West realized early on that she did not want to work in the tobacco fields or factories like the rest of her family and decided that education would be her way out. At West's high school, the top two students of each graduating class received full-ride scholarships to Virginia State College (now formally University), a historically black public university. West worked hard and graduated in 1948 with the title of valedictorian.


After graduating West taught science and math in Waverly, VA for two years before returning to VSU for her Master’s degree in Mathematics, which she received in 1955. The following year, West was hired as a mathematician at the Naval Proving Ground where she analyzed satellite data.


She was one of only four African American employees at the time. During her four-decade long career at the Naval Proving Ground, West used information from satellites to refine an increasingly detailed and accurate mathematical model of the actual shape of the earth – called a “geoid”. This computational modeling would prove essential to modern GPS, as the technology relies on this mathematical model to determine the position of a receiver.


West retired in 1998, after 42 years at Dahlgren, but refused to slow down – despite suffering a stroke five months after retiring. She used her willpower to regain her strength and mobility by taking classes at a local YMCA with her husband, motivated by a big goal: to finish the PhD program in Public Administration, which she received from Virginia Tech in 2018. Reflecting upon her career West noted "I strived hard to be tough and hang in there the best I could."

  • How often do you strive to be tough and hand in there the best you can?

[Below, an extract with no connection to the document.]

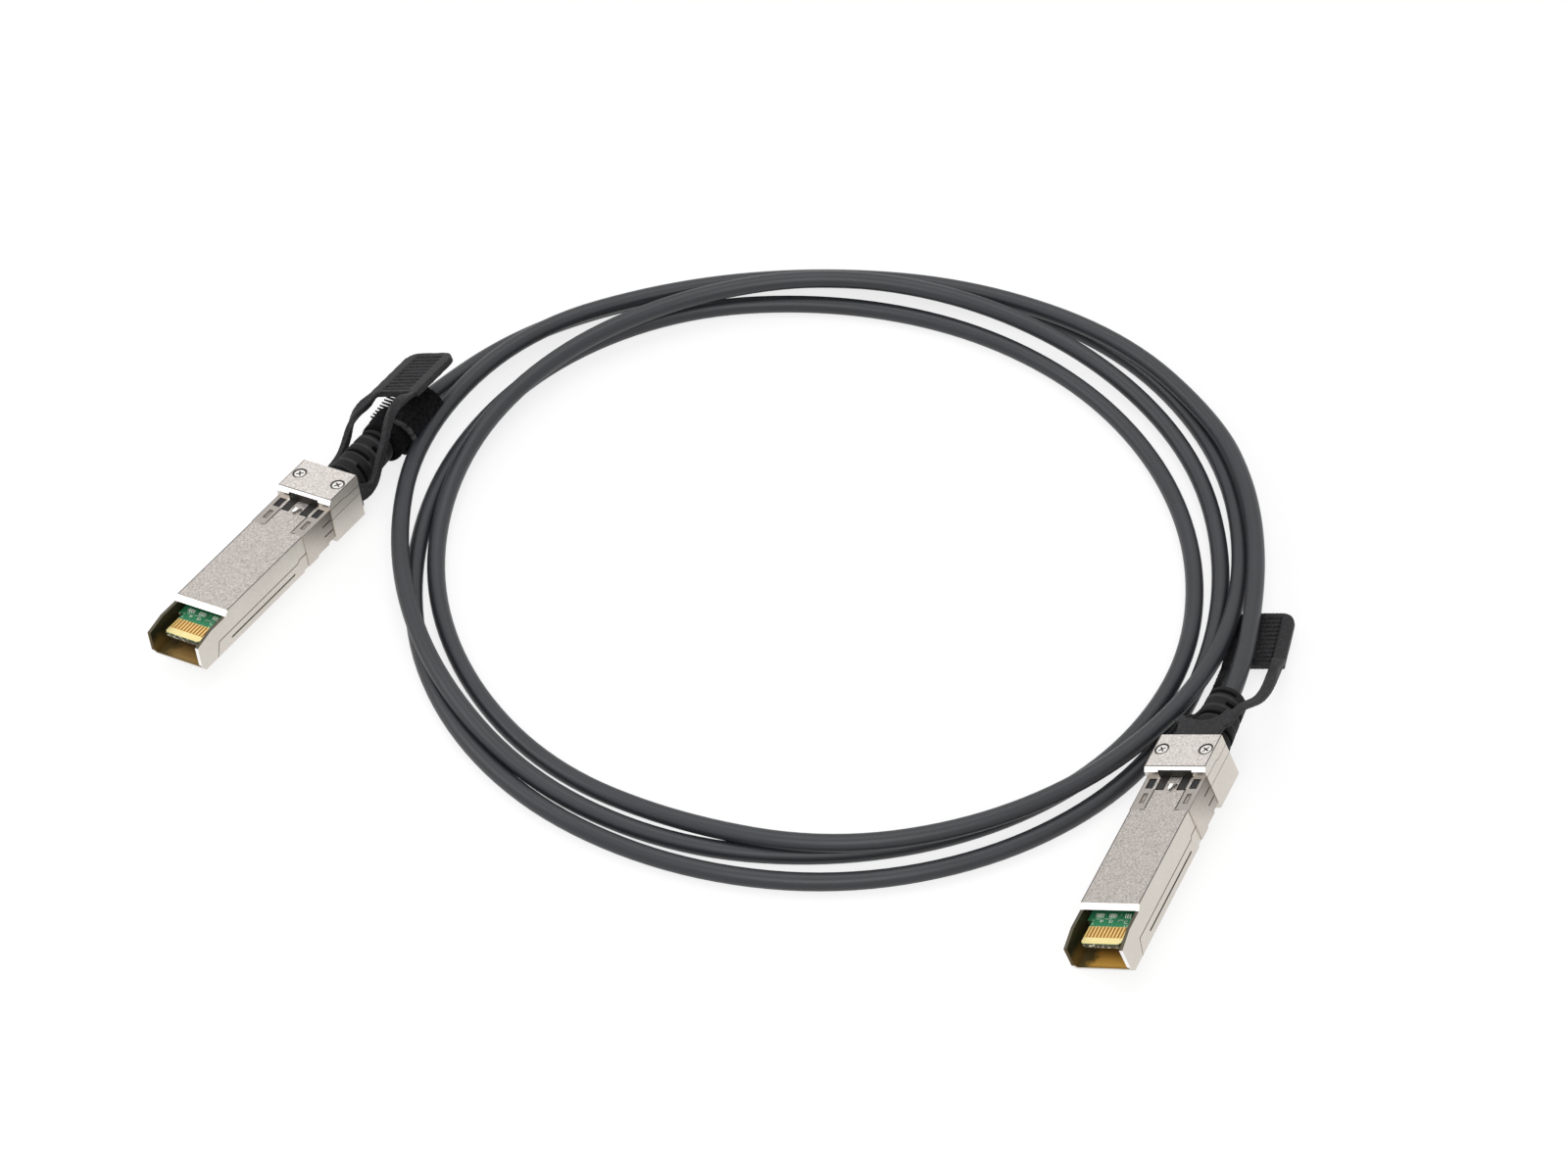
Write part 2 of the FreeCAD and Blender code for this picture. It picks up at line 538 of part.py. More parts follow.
def pull_tab(which):
    x, y, z, turn, rise, roll = GRIP_A if which == "a" else GRIP_B
    place = placement((head_end() + x, y, z, turn, rise, roll))
    piece = grip()
    piece.Placement = place
    normal = place.Rotation.multVec(V(0, 0, 1))
    for side, stations in zip((-1, 1), ARMS_A if which == "a" else ARMS_B):
        reach = place.multVec(V(1.2, side * (GRIP_WIDE - GRIP_RIM) / 2.0, GRIP_HIGH / 2.0))
        reach = (reach.x - head_end(), reach.y, reach.z)
        end = (reach, tuple(normal), GRIP_HIGH / 2.0 - 0.03, GRIP_RIM / 2.0 - 0.1)
        piece = piece.fuse(arm(stations + (end,)))
    top = BAR_TOP + YOKE_PROUD if which == "b" else YOKE_LOW_TOP
    yoke = box(yoke_x(), yoke_x() + YOKE_THICK, -YOKE_HALF, YOKE_HALF, YOKE_FOOT, top)
    if which == "b":
        yoke = yoke_plate(top).fuse(yoke.common(rod(yoke_x(), yoke_x() + 2.0, 3.5, 0.0, top)))
    piece = piece.fuse(yoke.cut(boot_room()))
    return piece.cut(box(STOP_X, yoke_x(), -20, 20, -10, 20)).removeSplitter()


def yoke_plate(top):
    """Flat root of the tab, scooped out where the boot rises through it."""
    x_end = yoke_x() + PLATE_LEN
    places = (yoke_x(), yoke_x() + PLATE_LEN * 0.5, x_end)
    edge = [(x, -y) for x, y in zip(places, PLATE_RIGHT)]
    edge += [(x, y) for x, y in zip(places, PLATE_LEFT)][::-1]
    points = [V(x, y, top - PLATE_THICK) for x, y in edge]
    plate = Part.Face(Part.makePolygon(points + points[:1])).extrude(V(0, 0, PLATE_THICK))
    scoop = Part.makeCylinder(SCOOP_R, 4.0, V(x_end - SCOOP_DEEP + SCOOP_R, 0, top - 2.0))
    return plate.cut(scoop)


def ring_point(angle, radius, z):
    a = math.radians(angle)
    return V(COIL_CENTRE[0] + radius * math.cos(a), COIL_CENTRE[1] + radius * math.sin(a), z)


def corner_arc(before, corner, after):
    """Tangent arc round one corner: its start, middle and end."""
    run_in = (before - corner)
    run_out = (after - corner)
    u = V(run_in).normalize()
    w = V(run_out).normalize()
    turn = math.pi - u.getAngle(w)
    cut = 0.45 * min(run_in.Length, run_out.Length)
    radius = cut / math.tan(turn / 2.0)
    start = corner + u * cut
    end = corner + w * cut
    bisector = (u + w).normalize()
    middle = corner + bisector * (math.hypot(radius, cut) - radius)
    return start, middle, end


def closed_outline(radii, z):
    points = []
    for i, radius in enumerate(radii):
        points.append(ring_point(i * COIL_STEP, radius / math.cos(math.radians(COIL_STEP / 2)), z))
    count = len(points)
    arcs = [corner_arc(points[i - 1], points[i], points[(i + 1) % count]) for i in range(count)]
    edges = []
    for i in range(count):
        start, middle, end = arcs[i]
        edges.append(Part.Arc(start, middle, end).toShape())
        edges.append(Part.LineSegment(end, arcs[(i + 1) % count][0]).toShape())
    return Part.Face(Part.Wire(edges))


def cable_coil():
    outer = closed_outline(COIL_OUTER, 0.0).extrude(V(0, 0, COIL_HIGH))
    inner = closed_outline(COIL_INNER, -1.0).extrude(V(0, 0, COIL_HIGH + 2))
    return outer.cut(inner)


def tube(points, radius):
    edges = []
    last = points[0]
    for i in range(1, len(points) - 1):
        start, middle, end = corner_arc(points[i - 1], points[i], points[i + 1])
        edges.append(Part.LineSegment(last, start).toShape())
        edges.append(Part.Arc(start, middle, end).toShape())
        last = end
    edges.append(Part.LineSegment(last, points[-1]).toShape())
    spine = Part.Wire(edges)
    ring = Part.Wire(Part.Circle(points[0], points[1] - points[0], radius).toShape())
    solid = spine.makePipeShell([ring], True, False, 1)
    return solid


def tail_points(pose, stations):
    place = placement(pose)
    end = place.multVec(V(boot_end(), 0, AXIS_Z))
    ahead = place.multVec(V(boot_end() + LEAD, 0, AXIS_Z))
    return [end, ahead] + [ring_point(*s) for s in stations]


def cable_tail(pose, stations):
    return tube(tail_points(pose, stations), CABLE_D / 2.0)


def strap_layer(x0, x1, thick, high):
    """Closed band round the cable, with its long edges rounded."""
    band = box(x0, x1, -thick / 2.0, thick / 2.0, 0.0, high)
    long_edges = [e for e in band.Edges if abs(e.Length - (x1 - x0)) < 0.001]
    return band.makeFillet(thick * 0.4, long_edges)


def hook_loop_strap(tail):
    outer = strap_layer(-STRAP_WIDE / 2, STRAP_WIDE / 2, STRAP_THICK, STRAP_HIGH)
    inner = strap_layer(-STRAP_WIDE / 2 - STRAP_INNER, 0.0, STRAP_THICK - STRAP_STEP, STRAP_HIGH - STRAP_STEP)
    band = outer.fuse(inner)
    band.rotate(V(0, 0, 0), V(0, 0, 1), STRAP_TURN)
    band.translate(V(STRAP_AT[0], STRAP_AT[1], 0.1))
    return band.cut(tail)


def main():
    os.makedirs("parts", exist_ok=True)
    nodes = {}
    plain = {"shell_top": shell_top, "shell_base": shell_base, "head_cap": head_cap,
             "head_screws": head_screws, "emi_collar": emi_collar, "paddle_card": paddle_card,
             "edge_contacts": edge_contacts, "card_chips": card_chips, "ferrule": ferrule,
             "twinax_pairs": twinax_pairs, "boot": boot, "latch_slider": latch_slider}
    for which, pose in (("a", PLUG_A), ("b", PLUG_B)):
        for name, make in plain.items():
            nodes[name + "_" + which] = (make(), pose)
        nodes["pull_tab_" + which] = (pull_tab(which), pose)
    placed = {}
    for name, (shape, pose) in nodes.items():
        shape.Placement = placement(pose).multiply(shape.Placement)
        placed[name] = shape
    coil = cable_coil()
    tail_a = cable_tail(PLUG_A, TAIL_A)
    tail_b = cable_tail(PLUG_B, TAIL_B)
    placed["cable_coil"] = coil
    placed["hook_loop_strap"] = hook_loop_strap(tail_a)
    placed["cable_tail_a"] = tail_a
    placed["cable_tail_b"] = tail_b
    for name, shape in placed.items():
        shape.exportStep("parts/" + name + ".step")


main()
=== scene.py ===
import math

import bpy
from mathutils import Euler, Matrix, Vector


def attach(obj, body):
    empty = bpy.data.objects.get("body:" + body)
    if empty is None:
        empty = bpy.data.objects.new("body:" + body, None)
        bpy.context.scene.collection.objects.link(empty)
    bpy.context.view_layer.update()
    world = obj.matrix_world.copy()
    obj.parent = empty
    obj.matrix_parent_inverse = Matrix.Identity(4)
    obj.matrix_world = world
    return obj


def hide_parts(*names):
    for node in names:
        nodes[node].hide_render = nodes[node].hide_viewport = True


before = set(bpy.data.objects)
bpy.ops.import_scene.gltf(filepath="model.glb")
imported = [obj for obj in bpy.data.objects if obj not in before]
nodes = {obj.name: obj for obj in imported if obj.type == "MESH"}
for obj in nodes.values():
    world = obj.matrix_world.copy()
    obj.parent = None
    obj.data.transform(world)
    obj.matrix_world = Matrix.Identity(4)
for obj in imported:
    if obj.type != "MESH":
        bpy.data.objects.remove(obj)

bpy.ops.object.select_all(action="DESELECT")
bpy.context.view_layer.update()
MM = 0.001

# Where each plug lies: nose tip in mm, then roll, pitch and turn in degrees.
# A plug's own axes run +x from nose to cable, y across and z up to the latch.
PLUGS = {
    "a": ((-114.34, -1.65, 4.46), (-9.08, 2.42, 58.66)),
    "b": ((75.62, -83.52, 2.84), (-24.76, -0.28, 65.35)),
}

# Landmarks of a plug in its own axes, in mm; pairs run from one end to the other.
# Housing.
SLOPE_X = 9.9            # foot of the slope up to the cover, which carries a painted highlight
COVER_X = 11.0           # and its top, where the blasted cover starts
COVER_Z = 8.2            # the cover's face lies above this
HEAD_X = 47.4            # front face of the head
FLANK_Y = 6.45           # outer skin of the side walls
FOLD_X = (COVER_X, 37.7)     # folded edge of the cover, over the side walls
FOLD_Y = (6.46, 6.69)
FOLD_Z = 8.35
SEAM_Z = 3.36            # seam between the two halves of the housing
SEAM_STEP_X = 34.8       # where it steps up
SEAM_STEP = 0.6
SEAM_FOOT_X = 5.14       # its front end, at the underside
SEAM_LEAN = 0.4242       # and how that end leans back as it rises
GROOVE_X = (10.4, 33.1)
GROOVE_Z = 1.6
INSIDE_X = 12.0          # depth, half width and height inside the nose
INSIDE_Y = 5.99
INSIDE_Z = (0.72, 7.47)
RIM_Y = 5.93             # rims of the nose
RIM_Z = 5.8
# Pockets, slide way, boss and ledge in front of the head.
POCKET_X = (43.95, 46.95)
POCKET_Y = (3.5, 6.0)
POCKET_Z = (5.5, 8.3)
WAY_X = (43.5, 50.5)
WAY_HALF = 3.6
WAY_Z = (7.0, 8.3)
BOSS_X = (43.2, 45.2)
BOSS_HALF = 1.4
BOSS_Z = 8.52
LEDGE_X = (46.9, 47.5)
LEDGE_Y = (3.5, 6.8)
LEDGE_Z = (6.0, 8.6)
# Head cap and screws.
CAP_SLOPE_X = 48.5       # the sloping front edge ends here
CAP_BROW_X = 48.42
CAP_FOLD_Y = 6.84
CAP_FOLD_Z = 10.58
CHANNEL_HALF = 3.9
CHANNEL_Z = 10.1
SCREW_X = 53.5
SCREW_Y = 5.1
SCREW_RIM_R = 1.18
CROSS_R = 1.1            # the cross lies inside this and below this height
CROSS_Z = 10.5
COUNTERBORE_R = (1.34, 1.66)
COUNTERBORE_Z = 9.6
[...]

  • How often do you remind yourself to leverage your mind, body, and spirit?

  • How often do you rely on your willpower?

  • How often do you push through being tired in order to translate one dream after another into reality?

  • How often do you ‘stick to the training throughout the many long years?’

  • How often do you remind yourself that to translate one dream after another into reality you must will yourself to do that which is required?